Kenya sends 30 suspects to Somalia

MOGADISHU (Reuters) — Kenya has sent about 30 prisoners shackled hand-and-foot on a plane to Somalia after arresting them near the border on suspicion of belonging to an ousted Islamist movement, their representatives said on Sunday.

The deportees, who a lawyer said included one Canadian and three Eritreans, were among scores of suspected Islamist fighters and supporters rounded up by Kenyan forces after a war that ended the movement’s six-month rule of south Somalia.

The Somali government said they included some senior officials of the former Somalia Islamic Courts Council (SICC).

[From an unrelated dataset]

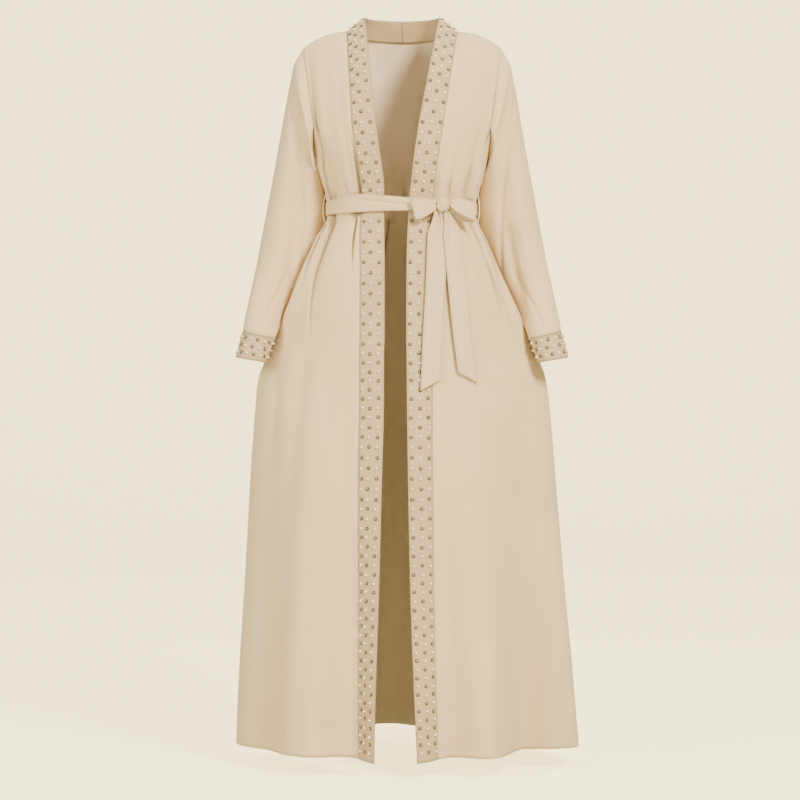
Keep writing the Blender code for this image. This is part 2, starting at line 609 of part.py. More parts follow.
def make_body(cloth, trim):
    """The back, the fronts, the bands, the sleeves and the cuffs."""
    grids = body_grids()
    rows, first = len(grids["back"]), RING_HEIGHTS.index(UNDERARM_Z)
    for name, side in (("left", 1), ("right", -1)):
        grids["band_" + name] = neck_band(grids["band_" + name], side)
    normals = body_normals(grids, rows, first + 1)

    sleeve, degrees = sleeve_grid(grids["front_left"], grids["back"])
    sleeve_normals = normals_of(sleeve, closed=True)
    front, back = normals["front_left"], normals["back"]
    hole = np.concatenate([front[first:, -1], back[first:, 0][::-1][1:-1]])
    joint = shared(hole, sleeve_normals[-1, ::2])
    sleeve_normals[-1, ::2] = joint
    sleeve_normals[-1, 1::2] = shared(joint, np.roll(joint, -1, axis=0))
    count = rows - first
    behind = np.roll(joint[::-1], 1, axis=0)[:count]
    flip = np.array([-1, 1, 1])
    front[first:, -1], normals["front_right"][first:, 0] = joint[:count], joint[:count] * flip
    back[first:, 0], back[first:, -1] = behind, behind * flip
    for name in ("front_left", "front_right"):
        seam = normals[name][-1]
        seam[1::2] = shared(seam[:-1:2], seam[2::2])

    seams = {
        "back": (((0, 1), (-1, -2)), ((-1, -2),)),
        "front_left": (((0, 1), (-1, -2)), ((-1, -2),)),
        "front_right": (((0, 1), (-1, -2)), ((-1, -2),)),
        "band_left": (((-1, -2),), ((-1, -2),)),
        "band_right": (((0, 1),), ((-1, -2),)),
    }
    for name, (columns, ends) in seams.items():
        grid = parted_grid(grids[name], normals[name], columns, ends)
        is_band = name.startswith("band")
        wall(name, grid, normals[name], TRIM if is_band else CLOTH, trim if is_band else cloth)
    make_sleeves(sleeve, sleeve_normals, degrees, cloth, trim)


def make_sleeves(sleeve, normals, degrees, cloth, trim):
    """Both sleeves and their cuffs."""
    top = oval(SLEEVE[-1], degrees)
    end = oval(CUFF_END, degrees)
    cuff = np.array([end, end + (top - end) * 0.5, top])
    cuff_normals = normals_of(cuff, closed=True)
    share((normals, 0), (cuff_normals, -1))
    sleeve = parted_loop(parted_loop(sleeve, normals, 0, 1), normals, -1, -2)
    cuff = parted_loop(cuff, cuff_normals, -1, -2)
    wall("sleeve_left", sleeve, normals, CLOTH, cloth, closed=True)
    wall("cuff_left", cuff, cuff_normals, TRIM, trim, closed=True)
    flip = np.array([-1, 1, 1])
    wall("sleeve_right", mirrored(sleeve), normals[:, ::-1] * flip, CLOTH, cloth, closed=True)
    wall("cuff_right", mirrored(cuff), cuff_normals[:, ::-1] * flip, TRIM, trim, closed=True)


def make_sash(cloth):
    """The part of the sash round the waist. It lies on the gathered cloth and spans the opening."""
    degrees = np.linspace(0, 360, BELT_COLUMNS + 1)
    rows = []
    for height in (-0.5, 0.0, 0.5):
        points = ring(BELT_Z + height * BELT_HEIGHT, degrees)[:-1]
        rows.append(points)
    grid = np.array(rows)
    normals = normals_of(grid, closed=True)
    grid += normals * (SASH_CLEARANCE + CLOTH)
    wall("sash", grid, normals, CLOTH, cloth, closed=True)


def make_knot(cloth):
    """The wrap at the middle of the bow, a rounded block."""
    mesh = bmesh.new()
    bmesh.ops.create_uvsphere(mesh, u_segments=16, v_segments=10, radius=1)
    for vertex in mesh.verts:
        size = sum(abs(part) ** KNOT_POWER for part in vertex.co) ** (1 / KNOT_POWER)
        vertex.co /= size
    bmesh.ops.scale(mesh, verts=mesh.verts, vec=KNOT_HALF)
    bmesh.ops.translate(mesh, verts=mesh.verts, vec=KNOT)
    new_object("bow_knot", mesh, cloth)


def make_loops(cloth):
    """The two loops of the bow: ribbons that leave the knot, turn and come back to it."""
    for loop in LOOPS:
        turn = np.linspace(0, 2 * math.pi, 24, endpoint=False)
        far = (1 - np.cos(turn)) / 2
        swell = np.sign(np.sin(turn)) * np.abs(np.sin(turn)) ** LOOP_POWER
        swell *= loop.bulge * (0.75 + 0.25 * far)
        half = loop.half_start + (loop.half_end - loop.half_start) * far**0.8
        rows = []
        for height in (-1.0, -0.35, 0.35, 1.0):
            out = KNOT_HALF[0] + SEAM + loop.reach * far - loop.lean * far * (height - 1) / 2
            x = KNOT[0] + loop.side * out
            y = KNOT[1] - swell + loop.backward * far
            z = KNOT[2] + height * half - loop.droop * far
            z -= loop.tilt * (1 - np.sin(turn)) / 2 * np.sin(turn / 2) ** 2
            rows.append(np.stack([x, y, z], axis=1))
        grid = np.array(rows)
        if signed_area(grid[1]) < 0:
            grid = grid[:, ::-1]
        wall(loop.name, grid, normals_of(grid, closed=True), LOOP_CLOTH, cloth, closed=True)


def signed_area(points):
    """Positive where a loop of points runs anticlockwise seen from above."""
    following = np.roll(points, -1, axis=0)
    return float(np.sum(points[:, 0] * following[:, 1] - following[:, 0] * points[:, 1])) / 2


def skirt_y(x, z):
    """The y of the front of the skirt, without its folds, at height z and side place x."""
    degrees = np.linspace(-75, 75, FINE)
    points = ring(z, degrees)
    return np.interp(x, points[:, 0], points[:, 1])


def make_tails(cloth):
    """The two ends of the sash. They lie on the skirt, just clear of it."""
    for tail in TAILS:
        rows = []
        path_z, path_x = zip(*tail.path[::-1], strict=True)
        for share in np.linspace(0, 1, 13):
            across = np.linspace(-1, 1, 5)
            bottom = tail.end_right + (tail.end_left - tail.end_right) * (across + 1) / 2
            z = tail.path[0][0] + (bottom - tail.path[0][0]) * (1 - share)
            middle = smooth(z, path_z, path_x)
            below = eased((tail.path[0][0] - z) / 0.05)
            half = tail.top_half_width + (tail.half_width - tail.top_half_width) * below
            x = middle + across * half
            lift = tail.lift + CLOTH + 0.008 * (1 - below)
            y = np.array([skirt_y(*place) for place in zip(x, z, strict=True)]) - lift
            rows.append(np.stack([x, y, z], axis=1))
        grid = np.array(rows)
        wall(tail.name, grid, normals_of(grid), CLOTH, cloth)


def make_carriers(thread):
    """A thread loop at each side seam, which holds the sash."""
    for side, name in ((1, "left"), (-1, "right")):
        curve = bpy.data.curves.new("carrier_" + name, "CURVE")
        curve.dimensions = "3D"
        curve.bevel_depth = THREAD / 2
        curve.bevel_resolution = 1
        curve.use_fill_caps = True
        spline = curve.splines.new("POLY")
        turns = np.linspace(0, 1, 11)
        spline.points.add(len(turns) - 1)
        for point, share in zip(spline.points, turns, strict=True):
            z = BELT_Z + 0.029 - 0.056 * share
            row = level(min(z, -0.32))
            bow = math.sin(math.pi * share) ** 0.6
            out = row.half_width + THREAD / 2 + 0.0012 + 0.0056 * bow
            point.co = (row.shift + side * out, row.corner, z, 1)
        curve.materials.append(thread)
        bpy.context.scene.collection.objects.link(bpy.data.objects.new("carrier_" + name, curve))


def main():
    for old in list(bpy.data.objects):
        bpy.data.objects.remove(old)
    cloth = material("sand_crepe", SAND, 0.75)
    trim = material("sand_trim", SAND_TRIM, 0.7)
    thread = material("thread", THREAD_COLOUR, 0.6)
    make_body(cloth, trim)
    make_sash(cloth)
    make_knot(cloth)
    make_loops(cloth)
    make_tails(cloth)
    make_carriers(thread)


main()
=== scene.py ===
# %% [markdown]
# # An abaya cloak
#
# This lesson dresses a plain solid model of a cloak in real cloth. The model, called the frame,
# already has every piece at its true size: two fronts, a back, two sleeves, two cuffs, the
# beaded bands and a sash tied in a bow. Each piece of cloth is made again here as a thin, finely
# divided sheet that lies on its solid, with the creases that the solid is too coarse to hold.
#
# Lengths are metres. +Z is up, the wearer faces -Y, and the wearer's left is +X.

# %% Load the frame
import math
from collections import namedtuple

import bmesh
import bpy
import numpy as np
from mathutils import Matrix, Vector, noise


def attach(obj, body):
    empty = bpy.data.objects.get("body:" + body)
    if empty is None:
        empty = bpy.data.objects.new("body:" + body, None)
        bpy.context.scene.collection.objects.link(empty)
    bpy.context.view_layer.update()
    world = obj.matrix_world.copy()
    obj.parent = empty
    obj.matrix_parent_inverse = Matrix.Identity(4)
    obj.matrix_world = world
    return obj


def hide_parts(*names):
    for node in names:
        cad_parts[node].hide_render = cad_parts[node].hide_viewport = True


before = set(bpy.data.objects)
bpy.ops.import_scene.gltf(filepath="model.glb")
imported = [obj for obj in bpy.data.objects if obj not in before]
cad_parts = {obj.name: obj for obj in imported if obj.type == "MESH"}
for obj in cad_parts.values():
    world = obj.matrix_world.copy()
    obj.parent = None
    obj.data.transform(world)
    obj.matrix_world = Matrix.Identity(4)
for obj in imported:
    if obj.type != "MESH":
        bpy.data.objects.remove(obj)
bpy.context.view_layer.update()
print("frame nodes:", ", ".join(sorted(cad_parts)))


# %% Helpers
def part_way(start, end, share):
    """The value that lies this share of the way from start to end."""
    return start + (end - start) * share


def placed(name, data):
    """A new object in the scene that shows this data."""
    made = bpy.data.objects.new(name, data)
    bpy.context.scene.collection.objects.link(made)
    return made


def finished(name, mesh):
    """The mesh that a bmesh ends as, shaded smooth."""
    data = bpy.data.meshes.new(name)
    mesh.to_mesh(data)
    mesh.free()
    data.shade_smooth()
    return data



# %% [markdown]
# ## The camera and the room
#
# The camera comes first, so that every later look at the cloak is through the same lens. It
# stands 4.6 m in front of the cloak, level with the middle of its length, with a long lens that
# keeps the perspective flat. The room is a pale floor that curves up into a wall.

# %% Camera
CAMERA_AWAY = 4.6
CAMERA_X, CAMERA_Z = -0.004, -0.738
LENS, SENSOR = 103.5, 36.0
FLOOR_Z = -1.462

camera_data = bpy.data.cameras.new("camera")
camera_data.lens, camera_data.sensor_width = LENS, SENSOR
camera = placed("camera", camera_data)
camera.location = (CAMERA_X, -CAMERA_AWAY, CAMERA_Z)
camera.rotation_euler = (math.radians(90), 0, 0)
bpy.context.scene.camera = camera
print(f"camera with a {LENS} mm lens, {CAMERA_AWAY} m away")


# %% Room
def room():
    """A floor that curves up into a wall behind the cloak."""
    mesh = bmesh.new()
    half_width, front, back, radius, height, steps = 11.0, -11.0, 8.0, 2.0, 7.0, 14
    profile = [(front, 0.0), (back - radius, 0.0)]
    for k in range(1, steps + 1):
        turn = math.pi / 2 * k / steps
        profile.append((back - radius + radius * math.sin(turn), radius - radius * math.cos(turn)))
    profile.append((back, height))
    line = [mesh.verts.new((-half_width, y, z + FLOOR_Z)) for y, z in profile]
    edges = [mesh.edges.new(pair) for pair in zip(line[:-1], line[1:], strict=True)]
    made = bmesh.ops.extrude_edge_only(mesh, edges=edges)
    moved = [part for part in made["geom"] if isinstance(part, bmesh.types.BMVert)]
    bmesh.ops.translate(mesh, verts=moved, vec=(2 * half_width, 0, 0))
    bmesh.ops.recalc_face_normals(mesh, faces=mesh.faces)
    made = placed("room", finished("room", mesh))
    return made


backdrop = room()
print("room floor at", FLOOR_Z)


# %% [markdown]
# ## Lights
#
# The light is broad and soft: one large panel high on the right draws the folds, a wide weaker
# one on the left and a pale sky fill the shadows, and a faint warm one stands for the light that
# the floor throws back. The lights are warm and the cloth is nearly neutral, so that the shadows
# between the folds don't turn orange.

# %% Lights
def panel_light(name, place, aim, size, power, colour):
    """A round panel of soft light at place, turned to face aim."""
    data = bpy.data.lights.new(name, "AREA")
    data.shape, data.size, data.energy, data.color = "DISK", size, power, colour
    made = placed(name, data)
    made.location = place
    made.rotation_euler = (Vector(aim) - Vector(place)).to_track_quat("-Z", "Y").to_euler()


CHEST = (0, 0, -0.5)
panel_light("key", (2.4, -3.7, 2.3), CHEST, 1.4, 560, (1.0, 0.85, 0.61))
panel_light("fill", (-3.4, -2.6, 0.9), CHEST, 1.8, 205, (1.0, 0.845, 0.61))
panel_light("top", (0.3, 0.8, 2.8), CHEST, 2.2, 70, (1.0, 0.85, 0.61))
panel_light("low", (0.3, -3.0, -1.25), (0, 0, -1.15), 1.4, 20, (1.0, 0.55, 0.22))

world = bpy.data.worlds.new("studio")
world.use_nodes = True
sky = world.node_tree.nodes["Background"].inputs
sky["Color"].default_value = (0.96, 0.82, 0.59, 1)
sky["Strength"].default_value = 0.50
bpy.context.scene.world = world
print("four soft lights and a pale sky")

# %% [markdown]
# ## The shape of the body of the cloak
#
# The fronts, the back and the bands are cut from one shell, which is described ring by ring. Each
# row of the table is a level ring: its half width, its depth in front and behind, where its side
# lies, and how round its corners are. Rings between the rows are read from smooth curves, so the
# table stays short.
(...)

“We thank the Kenyan government and other Horn of Africa nations for their outstanding cooperation dealing with terrorism issues,” Abdirahman Dinari said. “If there is a case against them, they will go to the courts. If not, they will be freed.” The deportees arrived in Mogadishu late on Saturday and were put in custody of Ethiopian soldiers, government sources said.

“They were shackled with chains on their feet and handcuffs on their hands behind their backs,” Kenyan lawyer Harun Ndubi told Reuters. “Ethiopia regards them as an enemy, so I really fear they could face the same fate as Saddam Hussein now.” Ndubi said 34 were deported, while Dinari said 30.

Ndubi said the transferred prisoners included a Canadian citizen, Bashir Ahmed Makhtat, who had told him he ran a second-hand clothes business in the region and was trying to cross the border overland when the war blocked other routes.

Three other prisoners were from Eritrea — Ethiopia’s arch-foe — and had also identified themselves as businessmen, involved in the charcoal trade, he said.

The Somali Islamists’ forces were boosted by foreign Muslim fighters, particularly in the run-up to the open warfare in late December and early January. And while Ethiopia openly backed the government against the Islamists, Eritrea was accused of sending arms and soldiers to help the religious movement.

Asmara denied that.

A freelance Somali journalist said on Sunday he had seen US troops on the ground in south Somalia working with Ethiopian forces hunting fugitive Islamists.

“They were Americans, I have no doubt,” he said, referring to helicopters he saw overhead and men he bumped into with Ethiopian soldiers at a military base.

Rumours have swirled for days that US personnel were inside Somalia since a January 8 air strike aimed at Al Qaeda suspects believed to be among the Islamists. It was Washington’s first overt military engagement in Somalia since 1994.

But there has been no official confirmation of a US ground presence, which would be sure to inflame political passions in Somalia and the Horn of Africa region where Muslims complain of heightened discrimination in the name of the “war on terror.” The Somali journalist said that while on a filming trip to the Somalia-Kenya border area in recent days, he saw about 30 white men in military dress, some showing US Marine insignia, with Ethiopian counterparts at the village of Kuldio.

The journalist said his vehicle was tracked from the air for hours by two helicopters each carrying three white crew members.

“We were terrified, because they obviously suspected we were Islamists,” he told Reuters in Nairobi by telephone.

There was no immediate US reaction.

In Mogadishu, attackers suspected to be Islamist remnants have been hitting government and Ethiopian military positions in a string of guerrilla-style attacks.

A gunman fired an assault rifle at an Ethiopian convoy in a crowded animal market in Mogadishu on Saturday, triggering a shootout that killed at least four civilians. And mortars hit the hilltop presidential palace, Villa Somalia, on Friday.

With Islamist sources vowing a long guerrilla war against the Somali government and its allied Ethiopian forces, the African Union (AU) has approved a nearly 8,000-strong peacekeeping force for the chaotic Horn of Africa nation.

But many doubt the AU’s capacity to muster such a force, let alone tame Somalia, which defied the combined efforts of US and UN peacekeepers in the early 1990s. Diplomats fear a vacuum if peacekeepers do not arrive before Ethiopia exits.

Another threat to the Somali government is the return of warlords, whom the Islamists drove out last year but are now returning to Mogadishu and elsewhere. Some of them, however, are pledging to integrate with government forces.

One, Mohammad Dheere, put 221 militiamen, 23 battle-wagons, and piles of arms, in the service of the government army at a weekend ceremony in Jowhar, north of Mogadishu.